On Wednesday, the Walgreens Boots Alliance (NASDAQ:WBA) "underperform" rating on its 2030 notes, standing at T+158, was reiterated by corporate bond research firm Gimme Credit. This evaluation followed the company's recent fiscal second-quarter earnings report, which highlighted challenges within its retail operations.
The company's new CEO and CFO, reflecting on the quarter ending February 29, revised the fiscal 2024 adjusted earnings per share (EPS) guidance, explained analysts. They added that the revision involved reducing the top end of the guidance range while maintaining the bottom, effectively lowering the midpoint. The initial guidance had been considered optimistic, including various adjustments and gains from sale-leaseback transactions, as well as equity earnings from Cencora stock. Furthermore, the corporate bond research firm highlighted the significant $12.4 billion goodwill impairment charge that was added back to the VillageMD unit's results, which is part of the U.S. Healthcare segment and has only just achieved a positive EBITDA after excluding charges and stock compensation.
The impairment was attributed to lowered financial projections set by VillageMD's management in February, declining market multiples for peers, and an increased discount rate. This resulted in a considerable write-down of goodwill, leaving only $3.5 billion remaining for the segment. Additionally, a $266 million impairment of definitive-lived intangible assets for VillageMD and a $445 million write-off for an incomplete software project for U.S. Retail Pharmacy were reported.
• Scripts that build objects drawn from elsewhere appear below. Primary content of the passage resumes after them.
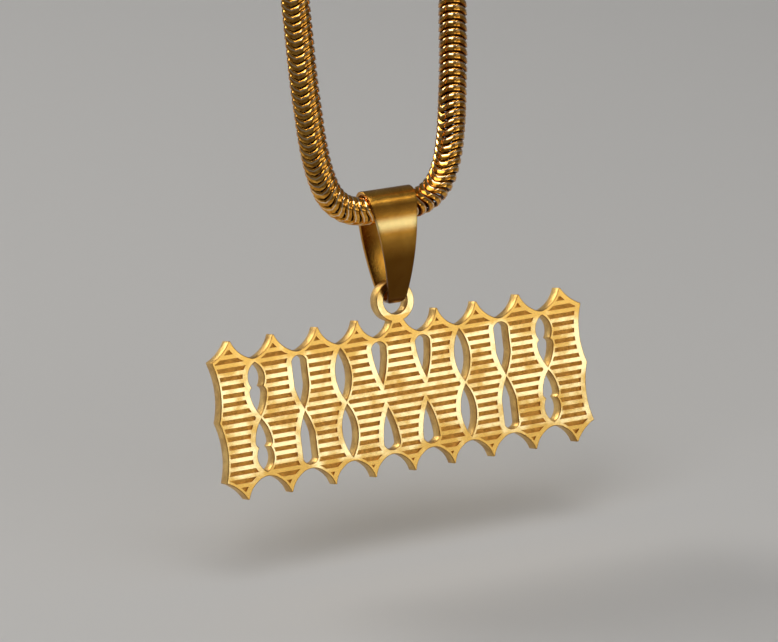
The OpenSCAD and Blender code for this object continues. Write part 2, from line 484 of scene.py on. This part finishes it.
@dataclass(frozen=True)
class SandedWall:
    """Cut edges of the plate: gold with the fine sandy grain that the cutting leaves."""

    light: Colour = (1.0, 0.68, 0.22)
    deep: Colour = (0.56, 0.29, 0.06)
    grit: float = 0.09 * MM
    cloud: float = 1.5 * MM
    tone_span: Span = (0.36, 0.62)
    relief: float = 0.024 * MM

    def material(self) -> bpy.types.Material:
        """Builds the finish.

        Returns:
            The material.
        """
        paint = Paint("cut_edge_gold")
        grit = paint.noise(paint.place, self.grit, 3.0, 0.65)
        cloud = paint.noise(paint.place, self.cloud, 2.0)
        tone = (grit * 0.6 + cloud * 0.4).ramp(*self.tone_span)
        colour = paint.mix(tone, self.deep, self.light)
        return paint.metal(colour, 0.26 + 0.2 * grit, grit, self.relief)


@dataclass(frozen=True)
class DarkEdge:
    """Rounded edges between the plate's faces and its cut sides, where the gold is painted dark as a
    painted reflection of dark surroundings.
    """

    light: Colour = (0.6, 0.33, 0.09)
    deep: Colour = (0.3, 0.13, 0.025)
    grit: float = 0.12 * MM
    cloud: float = 1.2 * MM
    tone_span: Span = (0.3, 0.66)
    relief: float = 0.006 * MM

    def material(self) -> bpy.types.Material:
        """Builds the finish.

        Returns:
            The material.
        """
        paint = Paint("edge_gold_painted_dark")
        grit = paint.noise(paint.place, self.grit, 3.0, 0.6)
        cloud = paint.noise(paint.place, self.cloud, 2.0)
        # The dark colours are a painted reflection of the dark surroundings along the rounded edge.
        tone = (grit * 0.5 + cloud * 0.5).ramp(*self.tone_span)
        colour = paint.mix(tone, self.deep, self.light)
        return paint.metal(colour, 0.3 + 0.2 * grit, grit, self.relief)


@dataclass(frozen=True)
class SatinStrap:
    """The bail: deep satin gold, with a painted highlight across its shoulder and painted shade
    above and below it.

    A span lies between two heights on the front leaf, as StrapBail.rises gives them. Painted shade
    darkens the gold at the foot, lifts over leaf_span, darkens it again over shoulder_span, and is
    gone from crown_span on. light is the colour of the painted highlight across the shoulder.
    """

    light: Colour = (1.0, 0.9, 0.43)
    middle: Colour = (0.76, 0.39, 0.06)
    deep: Colour = (0.48, 0.2, 0.022)
    # Colour of the painted shade.
    shade_colour: Colour = (0.09, 0.03, 0.003)
    attribute: str = "rise"
    # Amounts and spans of the painted shade at the foot, across the leaf, on the shoulder and at the
    # crown.
    foot_shade: float = 0.88
    leaf_clear: float = 0.66
    leaf_span: Span = (0.57, 0.8)
    shoulder_shade: float = 0.5
    shoulder_span: Span = (0.89, 1.03)
    crown_clear: float = 0.72
    crown_span: Span = (1.045, 1.085)
    # Share and spans of the painted highlight across the shoulder.
    highlight_band_share: float = 0.52
    highlight_band_foot: Span = (0.81, 0.89)
    highlight_band_head: Span = (0.9, 0.97)
    grain: float = 0.1 * MM
    line: float = 0.06 * MM
    line_stretch: float = 0.05
    cloud: float = 2.0 * MM
    tone_span: Span = (0.25, 0.7)
    relief: float = 0.011 * MM

    def material(self) -> bpy.types.Material:
        """Builds the finish.

        Returns:
            The material.
        """
        paint = Paint("satin_deep_gold")
        rise = paint.attribute(self.attribute)
        grain = paint.noise(paint.place, self.grain, 3.0, 0.6)
        drawn = paint.stretched((1, self.line_stretch, self.line_stretch))
        lines = paint.noise(drawn, self.line, 2.0)
        cloud = paint.noise(paint.place, self.cloud, 2.0)
        tone = grain * 0.45 + cloud * 0.55
        gilt = paint.mix(tone.ramp(*self.tone_span), self.deep, self.middle)
        # Painted shade: the gold is darkened at the foot and above the shoulder, where dark
        # reflections would fall.
        foot = self.foot_shade - self.leaf_clear * rise.ramp(*self.leaf_span)
        crown = self.crown_clear * rise.ramp(*self.crown_span)
        shoulder = self.shoulder_shade * rise.ramp(*self.shoulder_span) - crown
        shaded_gilt = paint.mix(foot + shoulder, gilt, self.shade_colour)
        # Painted highlight: a pale stripe across the shoulder, where the light's reflection would
        # fall.
        highlight_band = rise.ramp(*self.highlight_band_foot) * (1 - rise.ramp(*self.highlight_band_head))
        colour = paint.mix(highlight_band * self.highlight_band_share, shaded_gilt, self.light)
        rough = 0.19 + 0.12 * grain
        return paint.metal(colour, rough, grain * 0.6 + lines * 0.4, self.relief)


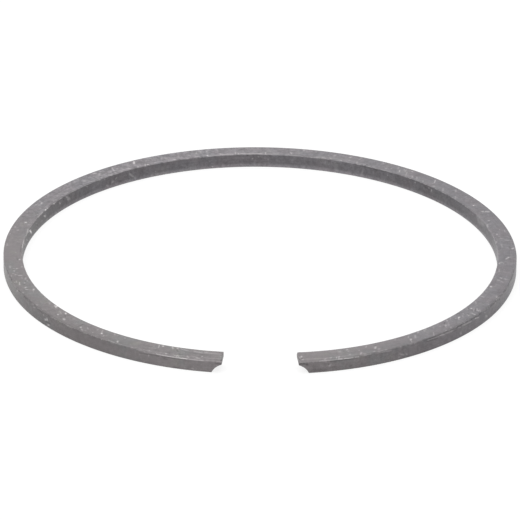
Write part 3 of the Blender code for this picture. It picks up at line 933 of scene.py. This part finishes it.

Analysts added that despite maintaining a steady lease-adjusted debt/EBITDAR ratio at 4.3x, which is projected to slightly decrease to 4.0x by year's end, the company's financial outlook is clouded by the recent goodwill write-off, guidance adjustment, and the ongoing portfolio review, all of which amplify concerns regarding the firm's credit profile. Gimme Credit's reiterated "underperform" stance reflects these concerns.